Я поежился и пересек грязную улицу, остановившись в дверном проеме дома, располагавшегося в нескольких футах от входа в аллею; вытянув голову, я мог заметить призрак женщины, как только он появится.
Полчаса спустя я увидел белое пятно и услышал первые ноты морской песни. Через несколько минут с улицы донеслись пьяные возгласы и показались слоняющиеся без дела гуляки, сжимавшие в руках бутылки и фальшиво горланящие какую-то мелодию. Один из них заметил меня и окликнул заплетающимся языком:
— Как дела, Мак?
Я не
ответил, но сделал вид, будто вхожу в дверь. Они засмеялись и пошли дальше. Один из них неожиданно крикнул:— Вы слышали, как пела женщина?
Другой ответил:
— Это призрак!
Вдруг они замолчали. Потом кто-то добавил:
— Где? Я ничего не вижу.
Она, как я догадался, опять спряталась в аллее. Я подождал одну-две минуты, потом услышал звуки скрипки. Посмотрев на улицу, я увидел одинокого скрипача, прислонившегося к фонарному столбу. У ног он положил шляпу в надежде получить несколько медяков от случайных прохожих. Уличные музыканты — явление обычное даже в такое время суток, и я не стал обращать на него внимания. Призрак снова затянул унылую песню, и я покинул свое убежище, пошатываясь, словно провел полночи в кабаке.

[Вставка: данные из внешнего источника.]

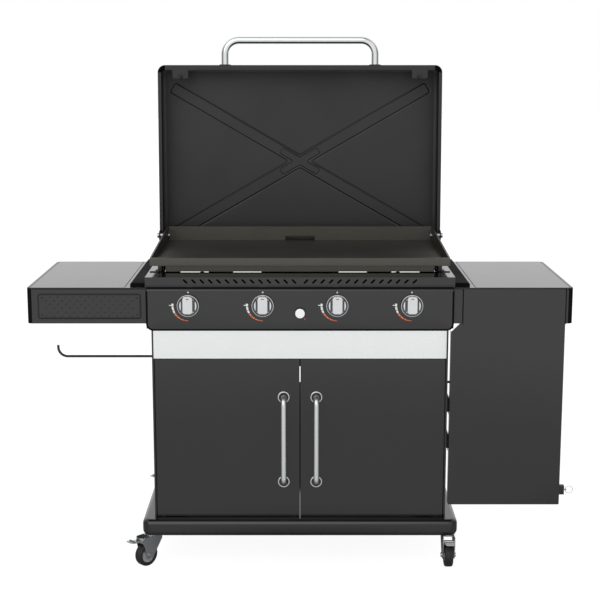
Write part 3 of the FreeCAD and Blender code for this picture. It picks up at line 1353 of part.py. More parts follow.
def all_nodes():
    """Every piece by its node name, in the cart's frame."""
    side = cabinet_side()
    right_wing = wing()
    right_door = door()
    right_handle = door_handle()
    nodes = {
        "base_tray": base_tray(),
        "caster_plates": group([caster_plate(x, y) for x, y, turn in CASTERS.values()]),
        "cabinet_right_side": side,
        "cabinet_left_side": mirrored(side),
        "cabinet_back": cabinet_back(),
        "cabinet_shelf": cabinet_shelf(),
        "front_header": front_header(),
        "door_hinge_pins": door_hinge_pins(),
        "door_magnets": door_magnets(),
        "left_shelf": mirrored(right_wing),
        "right_shelf": right_wing.cut(inlet_hole()),
        "tool_rests": tool_rests(),
        "apron_plate": apron_plate(),
        "towel_rod": towel_rod(),
        "tank_cover": tank_cover(),
        "tank_bracket": tank_bracket(),
        "plunger_housing": plunger_housing(),
        "firebox_shell": firebox_shell(),
        "firebox_floor": firebox_floor(),
        "vent_rim": vent_rim(),
        "control_panel": control_panel(),
        "gas_manifold": gas_manifold(),
        "gas_valves": group([gas_valve(x) for x in KNOB_X]),
        "burner_tubes": group([burner_tube(x) for x in KNOB_X]),
        "igniter_module": group([igniter_housing()] + [spark_electrode(x) for x in KNOB_X]),
        "griddle_posts": griddle_posts(),
        "grease_bracket": grease_bracket(),
        "grease_cup": grease_cup(),
        "griddle_plate": griddle_plate(),
        "hinge_bolts": hinge_bolts(),
        "lid_shell": lid_shell(),
        "lid_handle": lid_handle(),
        "lid_bumpers": lid_bumpers(),
        "door_right": right_door,
        "door_left": mirrored(right_door),
        "door_right_handle": right_handle,
        "door_left_handle": mirrored(right_handle),
        "igniter_button": igniter_button(),
        "plunger_pin": plunger_pin(),
        "pull_ring": pull_ring(),
    }
    for number, x in enumerate(KNOB_X, 1):
        nodes["valve_stem_%d" % number] = valve_stem(x)
        nodes["knob_%d" % number] = knob(x)
    for name, place in CASTERS.items():
        nodes["caster_fork_" + name] = on_caster(fork(), place)
        nodes["wheel_" + name] = on_caster(wheel(), place)
        nodes["brake_pedal_" + name] = on_caster(pedal(), place)
    return nodes


def main():
    os.makedirs("parts", exist_ok=True)
    for name, shape in all_nodes().items():
        shape.translate(vector(-CENTRE_X, -CENTRE_Y, 0))
        if not shape.isValid():
            print("not valid:", name)
        shape.exportStep("parts/%s.step" % name)


main()
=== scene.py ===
"""Outdoor gas griddle station: finishes, small fittings, floor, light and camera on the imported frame.

Places and sizes are written in millimetres from the cart's middle and front edge, and built in metres.
"""

import json
import math
import bmesh
import bpy
from mathutils import Matrix, Vector

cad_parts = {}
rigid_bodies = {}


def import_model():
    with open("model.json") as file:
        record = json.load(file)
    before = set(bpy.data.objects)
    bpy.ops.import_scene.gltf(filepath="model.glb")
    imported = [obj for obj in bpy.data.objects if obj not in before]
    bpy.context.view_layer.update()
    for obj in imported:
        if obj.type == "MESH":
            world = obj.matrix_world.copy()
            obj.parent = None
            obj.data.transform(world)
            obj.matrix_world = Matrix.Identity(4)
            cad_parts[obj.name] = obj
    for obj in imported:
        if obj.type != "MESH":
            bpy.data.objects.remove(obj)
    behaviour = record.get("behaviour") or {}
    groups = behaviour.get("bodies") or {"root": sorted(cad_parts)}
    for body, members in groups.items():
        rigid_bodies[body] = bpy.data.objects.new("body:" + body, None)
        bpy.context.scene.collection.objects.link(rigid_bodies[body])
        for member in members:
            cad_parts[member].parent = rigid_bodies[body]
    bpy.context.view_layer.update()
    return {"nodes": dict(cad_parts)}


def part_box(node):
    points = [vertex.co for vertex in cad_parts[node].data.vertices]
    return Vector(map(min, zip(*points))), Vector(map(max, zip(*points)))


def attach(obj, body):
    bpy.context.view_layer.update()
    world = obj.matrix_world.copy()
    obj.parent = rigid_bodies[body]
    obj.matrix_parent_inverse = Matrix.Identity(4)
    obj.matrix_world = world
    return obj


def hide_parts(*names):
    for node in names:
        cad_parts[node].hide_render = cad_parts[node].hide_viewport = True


MM = 0.001

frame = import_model()
NODES = frame["nodes"]

# The frame's zero, seen from the cart's own middle and front edge
CART_X = -11 * MM
CART_Y = -359.96 * MM


def cart(x, y, z):
    """A place given in millimetres from the cart's middle and front edge."""
    return Vector((x * MM + CART_X, y * MM + CART_Y, z * MM))


# Colours and shader nodes; most of a noise lies between the low and the high value

PATTERN_LOW = 0.3
PATTERN_HIGH = 0.7


def colour(hexes):
    """Linear colour from an sRGB hex value."""
    channels = [int(hexes[i:i + 2], 16) / 255 for i in (1, 3, 5)]
    return tuple(c / 12.92 if c <= 0.04045 else ((c + 0.055) / 1.055) ** 2.4 for c in channels) + (1.0,)


def add(tree, kind, feeds=None, **settings):
    """Adds a node with its settings, and feeds its inputs with values or with other nodes' sockets."""
    node = tree.nodes.new(kind)
    for name, value in settings.items():
        setattr(node, name, value)
    for key, value in (feeds or {}).items():
        if isinstance(value, bpy.types.NodeSocket):
            tree.links.new(value, node.inputs[key])
        else:
            node.inputs[key].default_value = value
    return node


def new_finish(name):
    """An empty material with its tree, its place on the piece, its shader and its output."""
    material = bpy.data.materials.new(name)
    material.use_nodes = True
    tree = material.node_tree
    tree.nodes.clear()
    place = add(tree, "ShaderNodeTexCoord").outputs["Object"]
    shader = add(tree, "ShaderNodeBsdfPrincipled")
    add(tree, "ShaderNodeOutputMaterial", {"Surface": shader.outputs["BSDF"]})
    return material, tree, place, shader


def per_metre(millimetres):
    """Texture scale whose features are this many millimetres apart."""
    return 1 / (millimetres * MM)


def set_all(shader, **values):
    """Sets numbers and colours on the shader's own sockets."""
    for name, value in values.items():
        shader.inputs[name.replace("_", " ")].default_value = value


def feed(tree, shader, **sockets):
    """Links sockets to the shader."""
    for name, socket in sockets.items():
        tree.links.new(socket, shader.inputs[name.replace("_", " ")])


def dress(tree, shader, tint, colours, wear, gloss, relief=None, depth=0.0, strength=0.0):
    """Colour, roughness and fine relief of a finish, each led by a pattern; depth is in millimetres."""
    mixed = add(tree, "ShaderNodeMix", {"Factor": tint, 6: colour(colours[0]), 7: colour(colours[1])},
                data_type="RGBA")
    moved = add(tree, "ShaderNodeMapRange",
                {"Value": wear, "From Min": PATTERN_LOW, "From Max": PATTERN_HIGH,
                 "To Min": gloss[0], "To Max": gloss[1]})
    feed(tree, shader, Base_Color=mixed.outputs[2], Roughness=moved.outputs["Result"])
    if relief is not None:
        raised = add(tree, "ShaderNodeBump",
                     {"Height": relief, "Distance": depth * MM, "Strength": strength})
        feed(tree, shader, Normal=raised.outputs["Normal"])


# Finishes; the patterns' sizes are in millimetres

COAT_CLOUD = 160
HAIR_LINES = 0.9
SHEET_CLOUD = 90
HANDLING_MARKS = 1.5
HEAT_CLOUD = 130
ROLL_GRAIN = 2.5
MOULD_CLOUD = 30
INK_SPOTS = 2
BRUSHED_ALONG = (0.02, 1.0, 1.0)
BRUSHED_UPRIGHT = (1.0, 1.0, 0.05)
ROLLED_ALONG = (0.08, 1.0, 1.0)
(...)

…На расстоянии она казалась привлекательной и стала красивой, когда я подошел поближе. Худое бледное лицо с длинными каштановыми волосами, зачесанными назад и спускавшимися вдоль шеи и плеч. Ее платье — длинное, почти до самых пяток, — походило на подвенечный наряд невесты.
Я считаю себя любителем музыки, и ее инструмент поразил меня в той же степени, что и ее наружность. Это была прекрасная гитара, инкрустированная перламутром. Медиатор, которым она играла, также был перламутровым. Я смотрел на нее приблизительно минуту, потом она поймала мой взгляд и улыбнулась. Эта улыбка тронула бы сердце и более черствого человека, чем я, но, как и прежней ночью, она отошла в глубь аллеи, последний раз ударив по струнам и пропев последнюю ноту.
Неожиданно она повернулась и побежала. Я последовал за ней.
— Нет, подожди! — кричал я.
Оказавшись в тупике, она замедлила шаги. Я почти коснулся ее плеча, как вдруг земля разверзлась под нами, и мы, пролетев футов десять, упали на кучу матрасов.
Пока я переводил дыхание, она исчезла и на ее месте выросли два головореза. Я находился в маленьком помещении, освещенном несколькими факелами, воткнутыми в стеньг, и в их мерцающем свете я узнал жильцов миссис Дэниелс — Джосайю Мартина и Вилли Грина, надвигающихся на меня со злобными ухмылками на лице и с дубинками в руках.
— Бандиты! — закричал я.
Мартин навалился на меня, ударяя по голове и плечам своей дубинкой, пока я отчаянно пытался нащупать револьвер в кармане. Наконец мне удалось выстрелить сквозь ткань, он крикнул и упал.
Вилли Грин уронил дубинку и отошел на несколько шагов. Пошарив за ремнем, он достал нож, подбросил его в воздухе и ухватил за лезвие, намереваясь метнуть в меня.
Я все еще пытался вытащить револьвер из кармана, и Вилли уже занес руку, когда вдруг сверху подуло свежестью и раздался выстрел. Вилли вскрикнул и рухнул на землю. По его рубашке быстро расплывалось темно-красное пятно.
— С вами все в порядке, Уотсон?
Это, конечно же, был Холмс. Это он играл роль бродячего музыканта, которого я видел на улице. До меня дошло, что в ящике он вез одежду и скрипку.
— Да, Холмс. Однако они меня едва не покалечили.
Холмс подошел к телу Вилли Грина и перевернул его ногой.
— Этому негодяю уже не придется повисеть на веревке.
Мартин все еще хрипел, и я подполз к нему, чтобы посмотреть, не нужна ли ему медицинская помощь. Долг врача пересилил во мне гнев жертвы.